This was a data filled week as three central banks delivered substantial interest rate hikes. The hikes have placed a spotlight on the possibility of global recession again.

U.S AND SA MARKETS

The Federal Reserve Bank of America hiked interest rates by 75 basis points on Wednesday which sent the greenback to a 24-year high. Fed Chair, Jerome Powell reiterated that bringing inflation down has been extremely hard for the Fed and that their decisions opens a door for slower economic growth and higher unemployment in the country.

The Fed also made it clear that they will be hiking interest rates aggressively for a longer period to tame the economy destructor which is inflation. Powell repeated that they are not where they need to be with inflation. However, the Fed’s moves are data dependent, and they will hike according to the inflation figures at the time of their decision. Investors are strategically planning their portfolios for another 75 bps hike from the Fed in their next meeting.

Although investors were highly impressed with the rate hike this week, they are still concerned that if the Fed over-tightens monetary policy, the U.S will run into a recession which the Fed Chairman has already said is difficult to avoid.

Locally, The Reserve Bank of South Africa followed suit from the U.S and hiked interest rates by 75 basis points to 6.25% to tame inflation which is at a 13-year high. Although inflation decreased by 0.2%, SARB Governor Lesetja Kganyago said that inflation was still at a concerning rate, currently at 7.6. The rate hike brought some temporary relief to the Rand and importers were able to take quick advantage of better buying levels before the SARB decision yesterday at 3pm. Economists have warned that consumers should brace for another big interest rate hike from the SARB in their next meeting.

Technical:
The Dollar held firm throughout the week and saw a high of R17.81/& after the Fed interest rate decision on Wednesday. The greenback lost some of its gains leading up to the SARB interest rate decision and saw a low of R17.44/$ yesterday, however that move was short-lived.

The USDZAR pair has since resisted the move back over R17.80’s.
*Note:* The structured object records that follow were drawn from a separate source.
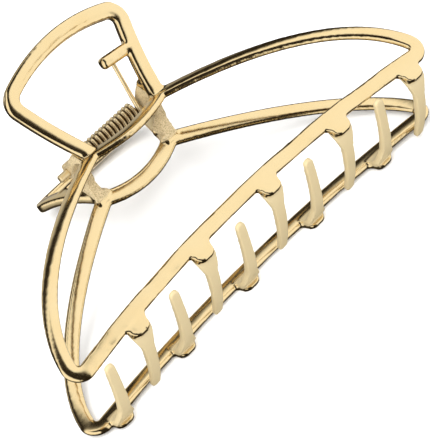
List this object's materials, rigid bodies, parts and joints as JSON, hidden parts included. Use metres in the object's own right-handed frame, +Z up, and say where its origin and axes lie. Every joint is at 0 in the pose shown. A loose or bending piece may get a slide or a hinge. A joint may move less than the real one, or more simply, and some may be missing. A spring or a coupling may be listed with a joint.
{
  "type": "claw hair clip",
  "caption": "Claw hair clip: two open curved jaws with interlocking teeth on a sprung hinge pin, opened by squeezing two finger loops.",
  "frame": {"origin": "bottom centre of the bounding box, with the closed clip lying on its rear jaw", "axes": "+X along the clip and the hinge pin, -Y towards the teeth and +Y towards the finger loops, +Z up, out through the front jaw"},
  "size_m": [0.1064, 0.0672, 0.0474],
  "materials": {
    "gold_casting": "polished pale gold plating on a cast alloy, with satin teeth and grainy hinge ears",
    "gold_pin": "pale gold plating on a drawn pin",
    "gold_wire": "gold plating on drawn spring wire"
  },
  "bodies": {
    "rear": {"rear_jaw": "gold_casting", "hinge_pin": "gold_pin", "torsion_spring": "gold_wire"},
    "front": {"front_jaw": "gold_casting"}
  },
  "joints": [
    {"name": "jaw_hinge", "type": "hinge", "parent": "rear", "child": "front", "pos_m": [0, 0.01495, 0.02104], "axis": [-1, 0, 0], "range_deg": [0, 108], "stiffness_Nm_per_rad": 0.05, "springref_deg": -57.3, "deforming": ["torsion_spring"]}
  ]
}
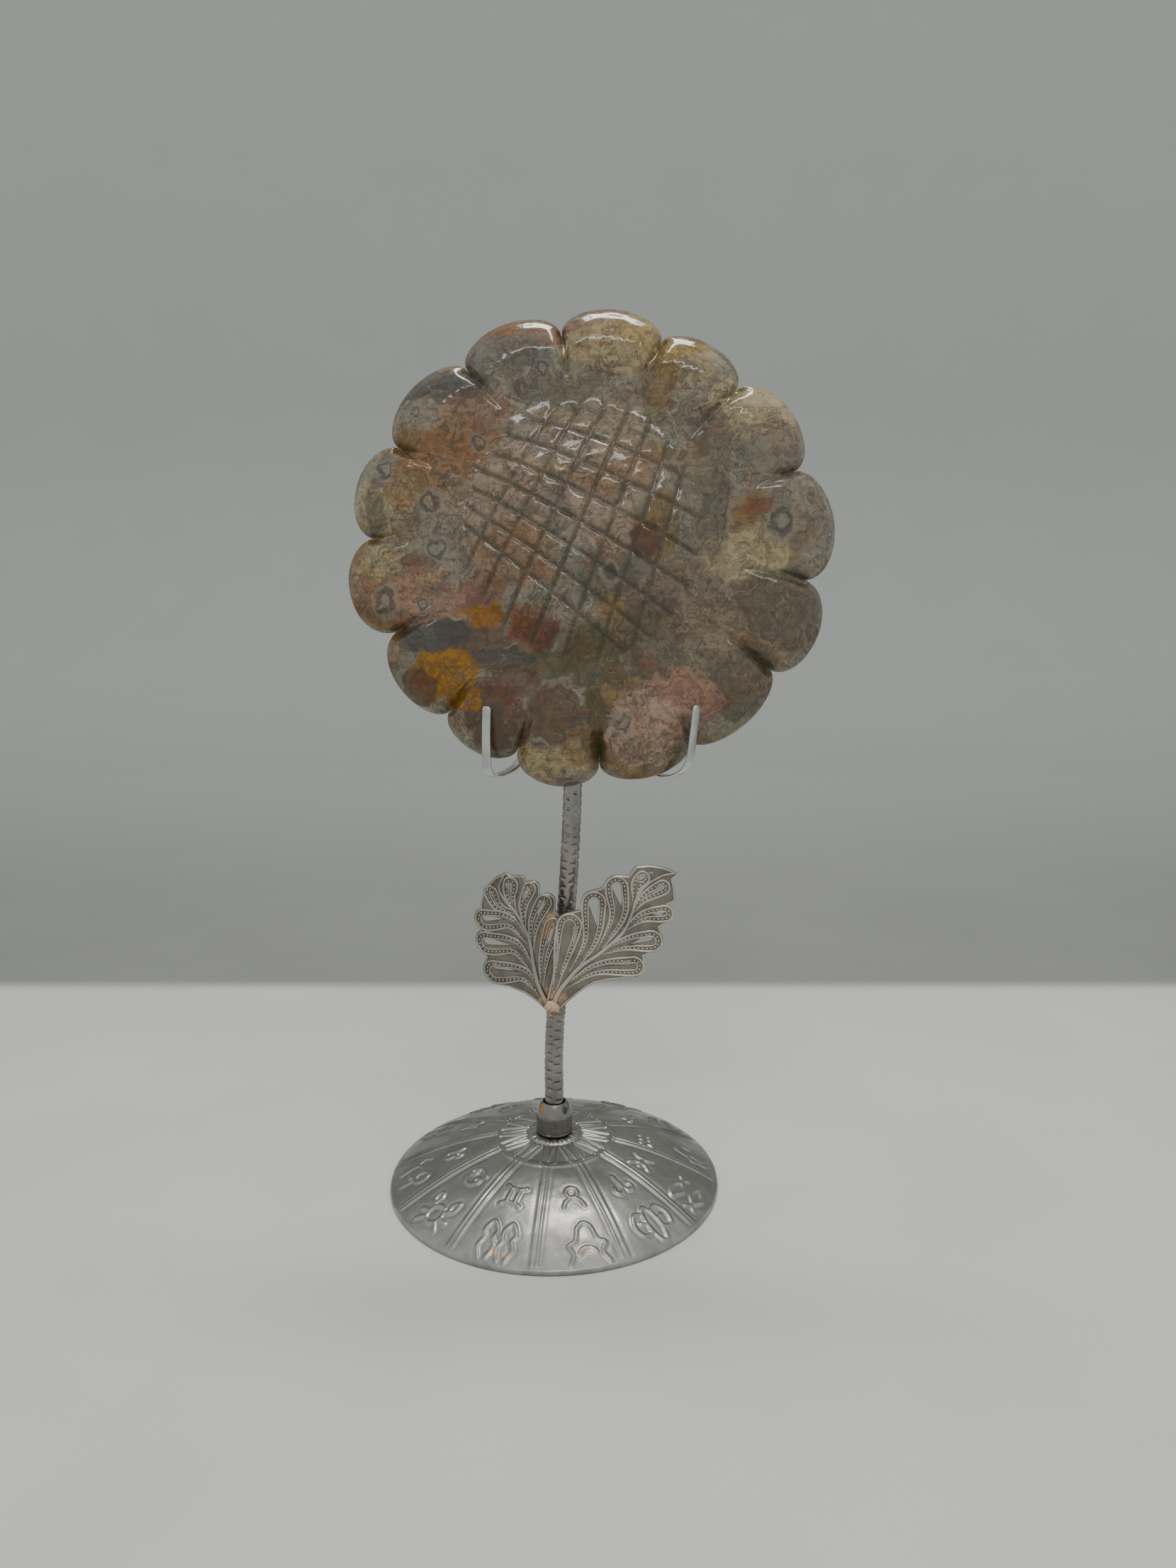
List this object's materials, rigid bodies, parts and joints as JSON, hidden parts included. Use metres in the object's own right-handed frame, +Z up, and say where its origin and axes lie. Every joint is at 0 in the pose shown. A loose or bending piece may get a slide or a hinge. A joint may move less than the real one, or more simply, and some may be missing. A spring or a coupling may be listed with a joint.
{
  "type": "agate flower carving on a metal stand",
  "caption": "Sunflower carved from banded lace agate, leaning on two spring hooks of a nicked metal stem with filigree leaves and a domed, ribbed round foot.",
  "frame": {"origin": "on the floor, straight below the middle of the whole object's box, which is close to straight below the middle of the flower", "axes": "+Z up along the stem, -Y towards the viewer whom the carved face of the flower looks at, +X to that viewer's right"},
  "size_m": [0.1063, 0.0798, 0.2039],
  "materials": {
    "agate": "polished, banded and mottled grey, cream, ochre, pink and maroon, slightly translucent",
    "pressed_metal": "satin pressed sheet",
    "plated_metal": "plated, half bright, with nicks",
    "spring_strip": "satin strip",
    "filigree": "stamped and pierced sheet, half bright",
    "copper_solder": "dull copper-coloured solder"
  },
  "bodies": {
    "root": {"flower": "agate", "base_dome": "pressed_metal", "collar": "plated_metal", "stem": "plated_metal", "cradle_left": "spring_strip", "cradle_right": "spring_strip", "leaf_left": "filigree", "leaf_right": "filigree", "leaf_solder": "copper_solder"}
  },
  "joints": []
}
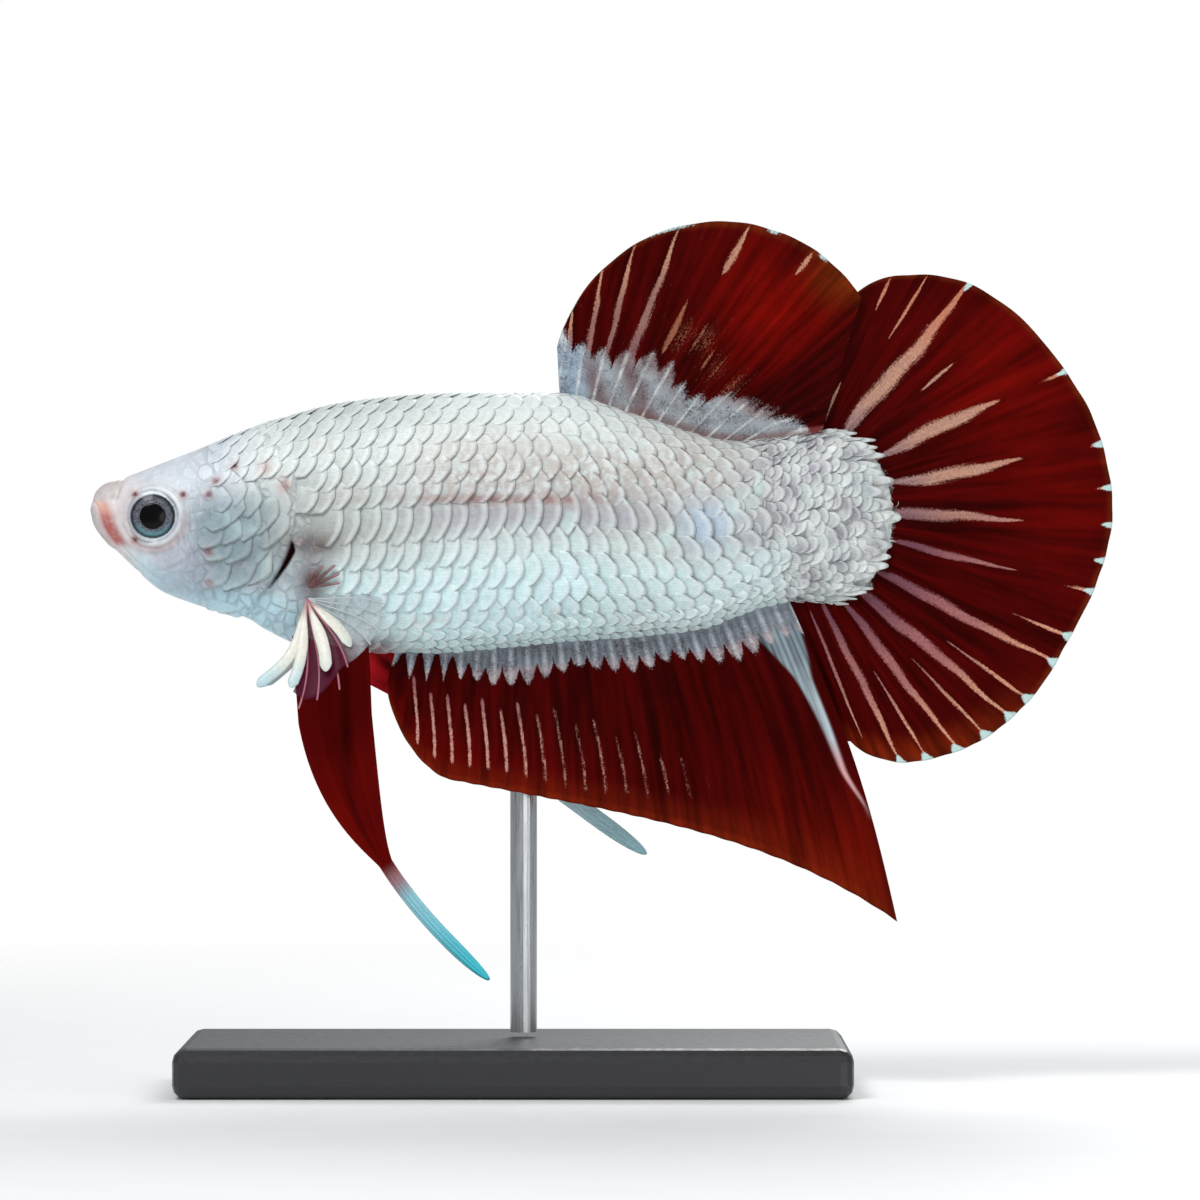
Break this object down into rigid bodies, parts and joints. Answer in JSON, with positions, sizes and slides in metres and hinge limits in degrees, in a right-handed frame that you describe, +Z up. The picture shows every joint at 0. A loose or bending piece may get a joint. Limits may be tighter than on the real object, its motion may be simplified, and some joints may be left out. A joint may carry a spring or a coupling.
{
  "type": "betta fish model on a display stand",
  "caption": "Life-size short-finned betta fish with pearly scales and dark red fins, swimming, on a flat base with one upright rod.",
  "frame": {"origin": "middle of the bounding box at the underside of the stand's base", "axes": "+Z up, the fish's head towards -X and its tail towards +X, its left side towards -Y"},
  "size_m": [0.0614, 0.024, 0.052],
  "materials": {
    "head_skin": "pearly lavender-white skin, satin",
    "jaw_skin": "orange-red lip fading to pale pink",
    "scales": "pearl-white overlapping scales with a silvery sheen",
    "eye": "black pupil, silver ring, wet gloss",
    "red_fin": "deep red ribbed membrane with pinkish streaks",
    "pale_fin": "clear membrane with cream-white rays",
    "stand_base": "satin black",
    "stand_rod": "brushed"
  },
  "bodies": {
    "root": {"head": "head_skin", "lower_jaw": "jaw_skin", "gill_cover_left": "head_skin", "gill_cover_right": "head_skin", "trunk": "scales", "tail_stem": "scales", "eye_left": "eye", "eye_right": "eye", "dorsal_fin": "red_fin", "caudal_fin": "red_fin", "anal_fin": "red_fin", "pelvic_fin_left": "red_fin", "pelvic_fin_right": "red_fin", "pectoral_fin_left": "pale_fin", "pectoral_fin_right": "pale_fin", "stand_base": "stand_base", "stand_rod": "stand_rod"}
  },
  "joints": []
}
We anticipate that the USDZAR pair will trade within the range of R17.50/$ to R17.90/$. If the Dollar breaks R17.81/$ which is the current resistance for USDZAR, then we might see R17.90/$ as a next possible high, opening the plane field to R18.00/$.

 

 

Low – R17.50/$

Support – R17.75/$

Possible High – R17.90/$ and should this level break, a possible R18.00/$

 

 

EUROPEAN MARKETS

The Eurozone’s consumer confidence fell drastically to a new record low, plummeting to 28.8% in September. Economists believe that the Eurozone is in for a recession in the coming months.

The energy crises in the EU is one of the main factors affecting the economy as households brace for a winter energy reduction and a further acceleration of inflation which is soaring. With Russia cutting its energy supplies from the EU in retaliation to the sanctions over their war in Ukraine, economists believe that the economy will contract by 2.2%.The economy is clearly heading into a true stagflation environment.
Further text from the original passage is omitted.